McCormack doesn’t hold back on those examples whether her character is the victim or the perpetrator. Because what does Darren eventually do upon being introduced to a woman (Amanda Brugel’s Nancy) in the music business? She gives the man by her side eye contact when talking and later wonders if Nancy knows when her male subordinate is going to give a follow-up call. It’s that duality and complexity to a society that had literally been built upon misogyny that many stories of this ilk shy from fully unleashing in order to conform to that same set of rules. McCormack and Morgan aren’t interested in sanitizing the messiness that goes into a woman accepting herself outside the men’s world she was born into. It’s why finding financing took years.
It’s also why Sugar Daddy is so uniquely good too, though. They’ve put an honest, coarse, and authentic human being on-screen who’s breaking through the façade she didn’t even know she was helping to cultivate. It doesn’t matter if you agree with her decisions or if you even like her. You simply have to understand her reasons and the anger that rises when others refuse. Darren is everything mainstream movie watchers love in a complicated male character, but as a woman. And the filmmakers provide the nuance necessary to explain why she is how she is through a “female gaze” in order to dismantle the fact that everyone has been treating her like a “paid date” her entire life without having the decency to admit it—including herself.

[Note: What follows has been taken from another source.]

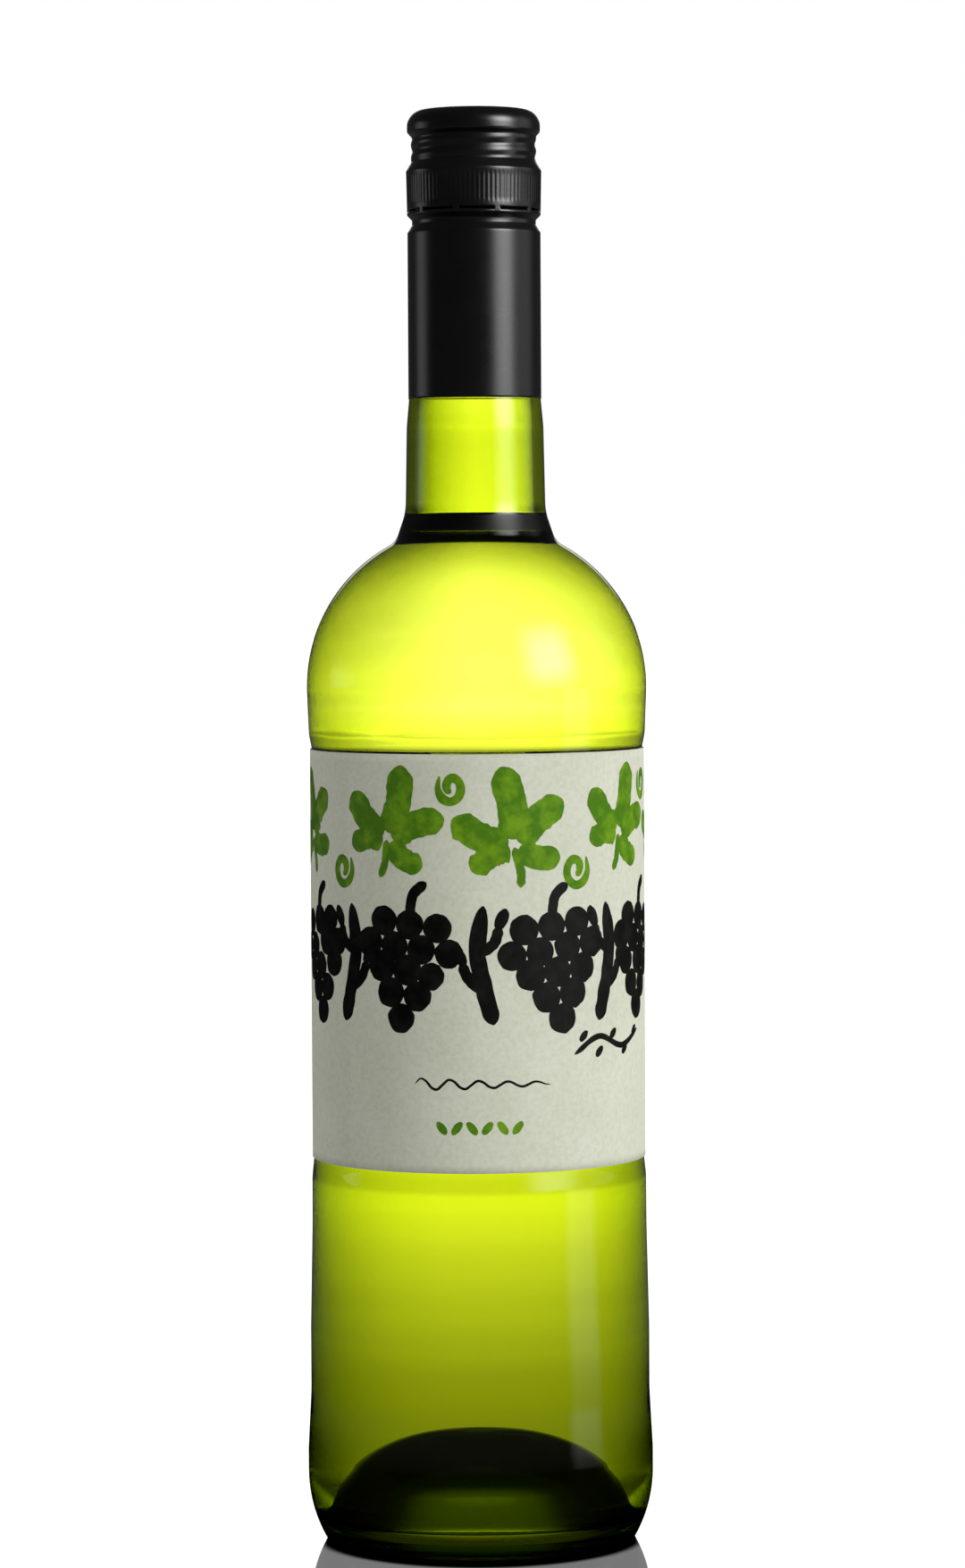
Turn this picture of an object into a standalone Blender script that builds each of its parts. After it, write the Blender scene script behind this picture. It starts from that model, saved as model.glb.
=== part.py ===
"""A 75 cl white wine bottle with a long-skirted aluminium screw cap and a wrap-round paper label.

Metres, +Z up. The origin is at the centre of the ring that the bottle stands on, and the label's
middle faces -Y. Every outline below is a list of corners (distance from the axis, height, rounding)
in millimetres, and the rounding is the radius of the arc that takes the corner off.
"""

import math

import bmesh
import bpy
from mathutils import Vector

MM = 0.001
SEGMENTS = 40
CLEARANCE = 0.3

# Driving sizes of the bottle
TOTAL_HEIGHT = 315.0
HEEL_RADIUS = 38.2
LOWER_BODY_RADIUS = 37.5
PANEL_EDGE_RADIUS = 36.95
PANEL_RADIUS = 36.3
SHOULDER_CORNER_RADIUS = 38.22
SHOULDER_ROUNDING = 35.5
NECK_FOOT_RADIUS = 17.62
NECK_FOOT_ROUNDING = 4.8
LOWER_NECK_RADIUS = 15.4
NECK_RADIUS = 15.05
NECK_UNDER_SKIRT_RADIUS = 13.9
WALL = 2.2
BORE_RADIUS = 10.6
MOUTH_BORE_RADIUS = 9.4

# The foot and the hollow pushed up into the base
FOOT_OUTER_RADIUS = 34.1
FOOT_INNER_RADIUS = 27.6
PUNT_DEPTH = 22.0
PUNT_FLOOR = 4.6
PUNT_CROWN_GLASS = 4.2
HEEL_ROUNDING = 30.0

# What is in the bottle
WINE_LEVEL = 224.4

# The label
LABEL_BOTTOM = 85.0
LABEL_TOP = 175.0
LABEL_THICKNESS = 0.3
LABEL_GAP_SEGMENTS = 2

# The aluminium closure
CAP_BOTTOM = 251.8
CAP_WALL = 0.4
CROWN_RADIUS = 14.6
CROWN_ROUNDING = 3.6
THREAD_RADIUS = 13.6
GRIP_BAND_RADIUS = 14.9
GROOVE_RADIUS = 13.6
SKIRT_RADIUS = 14.64
SLIT_HEIGHT = 292.9
SLIT_WIDTH = 0.5
SLIT_COUNT = 10
BRIDGE_DEGREES = 6.0
SLIT_STEPS = 5
SLIT_INNER_REACH = 11.5
SLIT_OUTER_REACH = 17.0

# How far a chord may stand off its arc, and the most that one chord may turn
CHORD_ERROR = 0.1
LARGEST_STEP_DEGREES = 30.0


def clear_scene():
    """Start from an empty scene."""
    for thing in list(bpy.data.objects):
        bpy.data.objects.remove(thing, do_unlink=True)


def rounded_outline(corners):
    """The points of an open outline whose corners are taken off by arcs that touch both sides."""
    points = []
    for index, (radius, height, rounding) in enumerate(corners):
        corner = Vector((radius, height))
        if rounding == 0 or index in (0, len(corners) - 1):
            points.append(corner)
            continue
        towards_last = (Vector(corners[index - 1][:2]) - corner).normalized()
        towards_next = (Vector(corners[index + 1][:2]) - corner).normalized()
        turn = math.pi - towards_last.angle(towards_next)
        start = corner + towards_last * rounding * math.tan(turn / 2)
        bisector = (towards_last + towards_next).normalized()
        centre = corner + bisector * rounding / math.cos(turn / 2)
        finest_turn = 2 * math.acos(1 - min(CHORD_ERROR / rounding, 1.0))
        steps = math.ceil(turn / min(finest_turn, math.radians(LARGEST_STEP_DEGREES)))
        side = 1 if towards_last.cross(towards_next) < 0 else -1
        for step in range(steps + 1):
            spoke = start - centre
            angle = side * turn * step / steps
            points.append(
                centre
                + Vector(
                    (
                        spoke.x * math.cos(angle) - spoke.y * math.sin(angle),
                        spoke.x * math.sin(angle) + spoke.y * math.cos(angle),
                    )
                )
            )
    return [(point.x * MM, point.y * MM) for point in points]


def add_object(name, mesh, material):
    """Link a mesh as a named object with its one material, shaded smooth but for its edges."""
    thing = bpy.data.objects.new(name, mesh)
    bpy.context.scene.collection.objects.link(thing)
    mesh.materials.append(material)
    mesh.shade_smooth()
    return thing


def principled(name, colour, roughness, metallic=0.0, transmission=0.0):
    """One Principled material."""
    material = bpy.data.materials.new(name)
    material.use_nodes = True
    shader = material.node_tree.nodes["Principled BSDF"]
    shader.inputs["Base Color"].default_value = (*colour, 1.0)
    shader.inputs["Roughness"].default_value = roughness
    shader.inputs["Metallic"].default_value = metallic
    shader.inputs["Transmission Weight"].default_value = transmission
    return material


def turned(name, outline, material):
    """A body of revolution: its outline, turned about the Z axis by a Screw modifier."""
    mesh = bpy.data.meshes.new(name)
    vertices = [(radius, 0.0, height) for radius, height in outline]
    edges = [(index, index + 1) for index in range(len(vertices) - 1)]
    mesh.from_pydata(vertices, edges, [])
    thing = add_object(name, mesh, material)
    screw = thing.modifiers.new("turn", "SCREW")
    screw.axis = "Z"
    screw.steps = SEGMENTS
    screw.render_steps = SEGMENTS
    screw.use_merge_vertices = True
    screw.merge_threshold = 0.00001
    return thing


def cavity_outline():
    """The inside of the glass, from the punt's crown out and up to the mouth."""
    wall_radius = PANEL_RADIUS - WALL
    crown = PUNT_DEPTH + PUNT_CROWN_GLASS
    return [
        (0.0, crown, 0),
        (18.0, crown, 21.0),
        (26.6, PUNT_FLOOR, 3.2),
        (wall_radius + 1.0, PUNT_FLOOR, 5.8),
        (wall_radius + 1.0, 60.0, 0),
        (wall_radius, 84.0, 0),
        (wall_radius, 180.0, 0),
        (SHOULDER_CORNER_RADIUS - WALL, 207.3, SHOULDER_ROUNDING - WALL),
        (BORE_RADIUS, 221.9, 9.0),
        (BORE_RADIUS, 245.0, 0),
        (MOUTH_BORE_RADIUS, 275.0, 0),
    ]


def glass_outline():
    """The whole wall of the bottle: up its inside, over the lip, down its outside, into the punt."""
    lip = TOTAL_HEIGHT - CAP_WALL - CLEARANCE - 0.2
    finish_radius = THREAD_RADIUS - CAP_WALL - CLEARANCE - 0.15
    bead_radius = SKIRT_RADIUS - CAP_WALL - CLEARANCE - 0.1
    finish = [
        (MOUTH_BORE_RADIUS, lip, 1.2),
        (finish_radius, lip, 1.2),
        (finish_radius, 302.6, 0),
        (bead_radius, 300.6, 0),
        (bead_radius, 295.0, 0),
        (finish_radius, 293.4, 0),
        (finish_radius, 287.4, 0),
        (NECK_UNDER_SKIRT_RADIUS, 285.6, 0),
    ]
    neck_and_shoulder = [
        (NECK_UNDER_SKIRT_RADIUS, 251.2, 0),
        (NECK_RADIUS - 0.5, 249.6, 0),
        (NECK_RADIUS, 246.0, 0),
        (LOWER_NECK_RADIUS, 227.4, 0),
        (NECK_FOOT_RADIUS, 220.5, NECK_FOOT_ROUNDING),
        (SHOULDER_CORNER_RADIUS, 208.6, SHOULDER_ROUNDING),
    ]
    body = [
        (PANEL_EDGE_RADIUS, 177.0, 0),
        (PANEL_RADIUS, 174.6, 0),
        (PANEL_RADIUS, 85.4, 0),
        (PANEL_EDGE_RADIUS, 83.0, 0),
        (PANEL_EDGE_RADIUS, 70.0, 0),
        (LOWER_BODY_RADIUS, 47.0, 0),
        (LOWER_BODY_RADIUS, 33.0, 0),
        (HEEL_RADIUS, 20.0, 0),
        (HEEL_RADIUS, 7.6, HEEL_ROUNDING),
        (FOOT_OUTER_RADIUS, 0.0, 1.4),
    ]
    punt = [
        (FOOT_INNER_RADIUS, 0.0, 6.0),
        (22.6, 11.0, 0),
        (17.0, PUNT_DEPTH, 17.0),
        (0.0, PUNT_DEPTH, 0),
    ]
    return rounded_outline(cavity_outline() + finish + neck_and_shoulder + body + punt)


def drawn_in(points, distance):
    """An open outline moved to its left by a distance, square to its own run."""
    moved = []
    for index, point in enumerate(points):
        here = Vector(point)
        runs = []
        if index > 0:
            runs.append((here - Vector(points[index - 1])).normalized())
        if index < len(points) - 1:
            runs.append((Vector(points[index + 1]) - here).normalized())
        sides = [Vector((-run.y, run.x)) for run in runs]
        middle = sum(sides, Vector((0.0, 0.0))).normalized()
        moved.append(here + middle * distance / middle.dot(sides[0]))
    return moved


def wine_outline():
    """The wine: the cavity below the fill level, drawn in by the clearance, from the top down."""
    level = WINE_LEVEL * MM
    inside = drawn_in(rounded_outline(cavity_outline()), CLEARANCE * MM)
    below = [point for point in inside[1:] if point.y < level - 0.5 * MM]
    surface_radius = (BORE_RADIUS - CLEARANCE) * MM
    return [(0.0, level), (surface_radius, level), *reversed(below), (0.0, inside[0].y)]


def cap_outline():
    """The outer face of the closure, from the middle of its top down to the skirt's edge."""
    return rounded_outline(
        [
            (0.0, TOTAL_HEIGHT, 0),
            (CROWN_RADIUS, TOTAL_HEIGHT, CROWN_ROUNDING),
            (CROWN_RADIUS, 310.2, 0),
            (THREAD_RADIUS, 307.2, 0),
            (THREAD_RADIUS + 0.35, 304.8, 0),
            (THREAD_RADIUS + 0.1, 303.4, 0),
            (GRIP_BAND_RADIUS, 301.6, 0.8),
            (SKIRT_RADIUS, 292.0, 0),
            (GROOVE_RADIUS, 290.8, 0),
            (GROOVE_RADIUS, 289.8, 0),
            (SKIRT_RADIUS, 288.1, 0),
            (SKIRT_RADIUS, CAP_BOTTOM, 0),
        ]
    )


def make_glass():
    """The bottle itself, open at its mouth."""
    material = principled("green glass", (0.55, 0.72, 0.05), 0.04, transmission=0.9)
    return turned("glass_bottle", glass_outline(), material)


def make_wine():
    """The wine, up to its level at the foot of the neck."""
    material = principled("white wine", (0.86, 0.84, 0.35), 0.02, transmission=0.9)
    return turned("wine", wine_outline(), material)


def slit_cutter():
    """Short arcs in one ring, which leave the narrow bridges that hold the tamper band."""
    shape = bmesh.new()
    span = math.radians(360.0 / SLIT_COUNT - BRIDGE_DEGREES)
    inner = SLIT_INNER_REACH * MM
    outer = SLIT_OUTER_REACH * MM
    low = (SLIT_HEIGHT - SLIT_WIDTH / 2) * MM
    high = (SLIT_HEIGHT + SLIT_WIDTH / 2) * MM
    for slit in range(SLIT_COUNT):
        middle = 2 * math.pi * (slit + 0.5) / SLIT_COUNT
        rings = []
        for step in range(SLIT_STEPS + 1):
            angle = middle - span / 2 + span * step / SLIT_STEPS
            across = Vector((math.cos(angle), math.sin(angle), 0.0))
            rings.append(
                [
                    shape.verts.new(across * inner + Vector((0, 0, low))),
                    shape.verts.new(across * outer + Vector((0, 0, low))),
                    shape.verts.new(across * outer + Vector((0, 0, high))),
                    shape.verts.new(across * inner + Vector((0, 0, high))),
                ]
            )
        for near, far in zip(rings, rings[1:]):
            for side in range(4):
                after = (side + 1) % 4
                shape.faces.new([near[side], near[after], far[after], far[side]])
        shape.faces.new(rings[0])
        shape.faces.new(list(reversed(rings[-1])))
    bmesh.ops.recalc_face_normals(shape, faces=shape.faces)
    mesh = bpy.data.meshes.new("slit_cutter")
    shape.to_mesh(mesh)
    shape.free()
    cutter = bpy.data.objects.new("slit_cutter", mesh)
    bpy.context.scene.collection.objects.link(cutter)
    cutter.hide_render = True
    cutter.display_type = "WIRE"
    return cutter


def make_cap():
    """The closure: one drawn sheet, thickened inwards, with its tamper slits cut through."""
    material = principled("black aluminium", (0.012, 0.012, 0.014), 0.3, metallic=0.6)
    cap = turned("screw_cap", cap_outline(), material)
    sheet = cap.modifiers.new("sheet", "SOLIDIFY")
    sheet.thickness = CAP_WALL * MM
    sheet.offset = -1.0
    slits = cap.modifiers.new("slits", "BOOLEAN")
    slits.object = slit_cutter()
    slits.operation = "DIFFERENCE"
    return cap


def make_label():
    """The label: one sheet round the panel, whose ends stop short of each other at the back."""
    radius = (PANEL_RADIUS + CLEARANCE) * MM
    back = SEGMENTS // 4
    steps = SEGMENTS - LABEL_GAP_SEGMENTS
    first = back + LABEL_GAP_SEGMENTS // 2
    vertices = []
    for step in range(steps + 1):
        angle = 2 * math.pi * (first + step) / SEGMENTS
        for height in (LABEL_BOTTOM, LABEL_TOP):
            vertices.append((radius * math.cos(angle), radius * math.sin(angle), height * MM))
    faces = [(2 * step, 2 * step + 2, 2 * step + 3, 2 * step + 1) for step in range(steps)]
    mesh = bpy.data.meshes.new("label")
    mesh.from_pydata(vertices, [], faces)
    label = add_object("label", mesh, principled("label paper", (0.72, 0.74, 0.62), 0.7))
    paper = label.modifiers.new("paper", "SOLIDIFY")
    paper.thickness = LABEL_THICKNESS * MM
    paper.offset = 1.0
    return label


def shade_edges(thing, degrees=40.0):
    """Keep crisp edges crisp on a round piece."""
    thing.data.set_sharp_from_angle(angle=math.radians(degrees))


def main():
    clear_scene()
    for piece in (make_glass(), make_wine(), make_cap(), make_label()):
        shade_edges(piece)


main()
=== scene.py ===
"""A 75 cl bottle of white wine with a black screw cap and a paper label, on a white table.

Lengths in the outlines are in millimetres, and MM turns them to metres. A turned piece is drawn as
corners (distance from the axis, height, rounding), where the rounding is the arc that takes the
corner off. The label's middle faces the camera, which looks along +Y. A colour is an sRGB hex
string. A tint is the share of red, green and blue light that is let through, and one number is grey.
"""

import math

import bmesh
import bpy
from mathutils import Matrix, Vector, noise


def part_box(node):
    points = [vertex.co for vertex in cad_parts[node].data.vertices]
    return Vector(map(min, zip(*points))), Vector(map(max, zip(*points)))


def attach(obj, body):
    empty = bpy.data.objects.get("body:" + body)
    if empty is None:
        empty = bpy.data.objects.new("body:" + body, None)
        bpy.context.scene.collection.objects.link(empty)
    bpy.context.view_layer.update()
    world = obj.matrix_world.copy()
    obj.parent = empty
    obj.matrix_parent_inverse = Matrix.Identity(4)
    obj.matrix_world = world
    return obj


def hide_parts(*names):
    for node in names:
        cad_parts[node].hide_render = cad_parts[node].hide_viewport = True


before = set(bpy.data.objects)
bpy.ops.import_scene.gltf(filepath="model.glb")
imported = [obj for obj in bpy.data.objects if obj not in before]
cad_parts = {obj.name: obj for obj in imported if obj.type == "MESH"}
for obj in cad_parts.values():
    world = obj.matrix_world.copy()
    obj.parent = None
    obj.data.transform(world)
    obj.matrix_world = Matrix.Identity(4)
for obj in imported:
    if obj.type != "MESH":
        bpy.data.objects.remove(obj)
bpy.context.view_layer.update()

MM = 0.001

# Sizes read from the frame
bottle_low, bottle_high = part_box("glass_bottle")
cap_low, cap_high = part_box("screw_cap")
label_low, label_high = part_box("label")
wine_low, wine_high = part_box("wine")
HEEL_RADIUS = bottle_high.x / MM
LIP_HEIGHT = bottle_high.z / MM
TOTAL_HEIGHT = cap_high.z / MM
SKIRT_EDGE = cap_low.z / MM
LABEL_RADIUS = label_high.x / MM
LABEL_BOTTOM = label_low.z / MM
LABEL_TOP = label_high.z / MM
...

That goes creatively (Nancy at one point tells her she’s talented, but too afraid to go beyond her training to find her individual voice), emotionally (issues at home have her rejecting her mother’s love for the idea that the father who abandoned her was some heroic figure of inspiration), and sexually (between Gordon suppling a physical embodiment for her “daddy issues” and Aaron Ashmore’s Angus lying about his worth as a record producer to score women, no one can be trusted). So while I said Gordon isn’t the reason for the title, I didn’t say he isn’t also part of the problem once his genuine kindness and support finds itself wrapped up in a reality that becomes much messier than he perhaps intended. Or did he?
How Darren confronts these truths and reconciles her place in the lives of those she thought understood her and those she pushed away becomes a reckoning she endures to escape twenty-five years of a transactional existence she didn’t ask for. It’s only when she does ask that the invisible strings society indoctrinated her into believing didn’t exist come into focus. Is she wholly innocent? No. Should she reject the time and money she’s received as a result of her actions? No. Our pasts are something to learn from, not erase. Who Darren is at the end of this film is therefore a commencement. The person she let herself become in the eyes of the world isn’t gone. She’s finally been acknowledged in order for Darren to become herself.
Sugar Daddy hits VOD/Digital HD on April 6 and select theaters on April 9.